As for purchases of mortgage backed securities (MBSs), some, including the popular media, are claiming that any purchases going forward would be new quantitative easing (QE). This is not correct. The Fed is already on record (and has been for awhile via its NYFed statement) as committed to continual purchases of MBSs. This is theoretically already priced in, unless the markets have completely forgotten this fact. Of course, a major jump in MBS purchases would represent a change, and indicate that the Fed has a weak view of the secondary market for these MBSs. Such a move could be counter-productive to markets that are trying to absorb MBS supply, and further throttle "moral hazard." 

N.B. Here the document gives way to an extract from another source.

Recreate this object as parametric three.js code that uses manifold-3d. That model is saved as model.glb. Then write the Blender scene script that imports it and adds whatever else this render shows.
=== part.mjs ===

So what else will there be? If the Fed engages in an all-out "QE3" of major additional outright purchases of debt, or even repos and loan programs (cf. the line items on the Fed's H.4.1 release), this stimulation has been shown to inflate asset prices artificially without much stamina, and adds to price uncertainty. We need to get back to fundamentals and healthy business cycles. The Fed cannot continually cover up for poor fiscal and regulatory policies, and the gyration(s) in asset prices is counter-productive.

May 2012: I predicted that the Fed would engage in another coordinated swap with the Eurozone, similar to those conducted in Fall 2011. Likely timing on this is after the first or second week of June. 

April 2012: I predicted that the 10-year Treasury would hit a low yield of 1.5%. This would represent a new historic low, after reaching 1.67% in September 2011.